Rothschild's End was bequeathed by a wealthy, childless couple. According to local legend, an enormous fortune is hidden somewhere on the property. "Extraordinary" is an elaborate treasure hunt that has Nicholas racing to find it before the orphanage director, who is frequently seen wandering the mansion, tapping the walls.
Readers of the "Mysterious Benedict Society" will find similarly clever conundrums in "Extraordinary," which Nicholas and the children who befriend him puzzle out in the most inventive ways. When Nicholas needs to duplicate a key, he molds one from melted candle wax. When he's unable to read the fine print in a ledger, he uses a glass of water as a magnifier. Most of the children's adventures take place at night, where itinerant bullies and the looming threat of Nicholas' narcolepsy add suspense to Stewart's unrushed but taut narrative.

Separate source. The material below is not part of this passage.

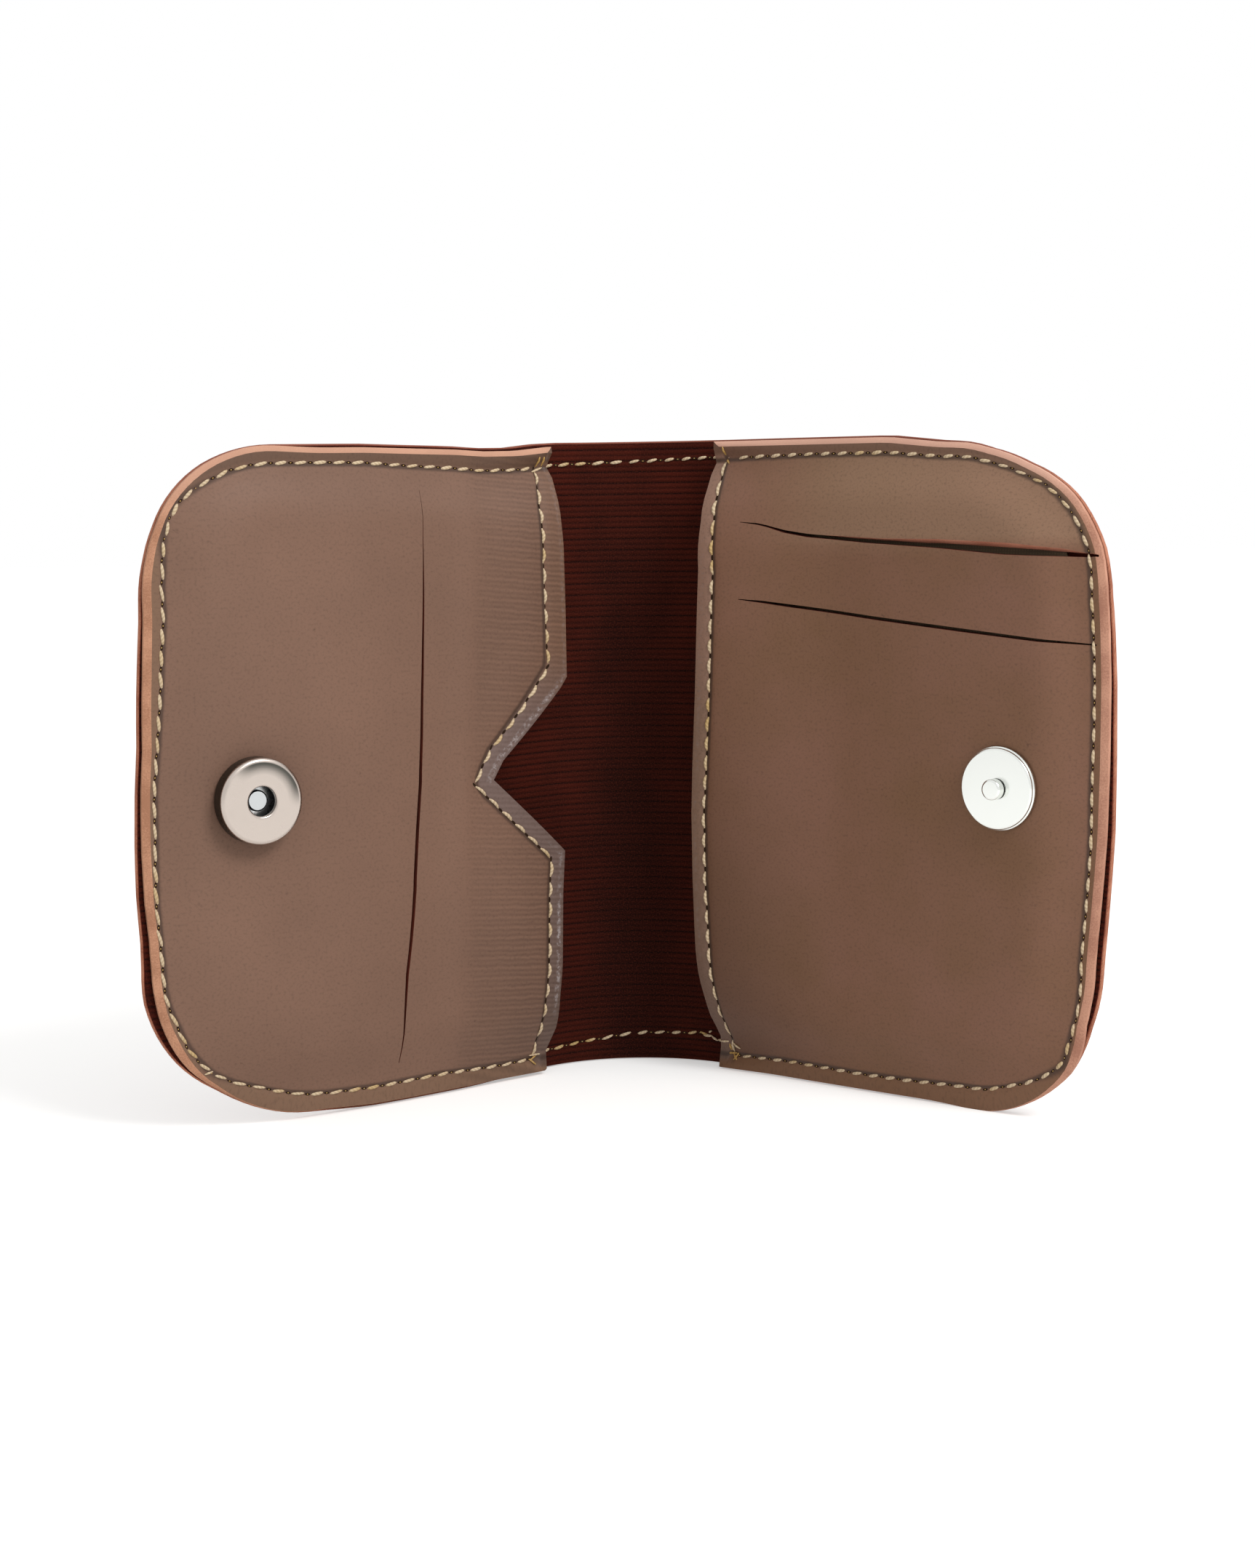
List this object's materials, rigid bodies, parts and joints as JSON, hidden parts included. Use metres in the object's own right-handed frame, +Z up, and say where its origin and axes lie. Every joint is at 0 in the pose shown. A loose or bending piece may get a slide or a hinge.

"Extraordinary" revolves around many of the same themes, even character types, as Stewart's earlier books, including orphans, friendship and the sorts of surrogate families that form as a result. Oddly, Stewart has chosen to give Nicholas a photographic memory, similar to Sticky in the "Mysterious" books.
For fans of the earlier books, these similarities are likely to be a welcome through line for a prequel that is well crafted and elegantly written, yet playful.
In a style reminiscent of Lemony Snicket's adventurous "A Series of Unfortunate Events," Stewart delights in the archaic and in wordsmithing, introducing terms such as "vouchsafe," "taciturn" and other terms that may prompt readers to keep a dictionary at the ready as they cheer Nicholas and his friends toward a better future.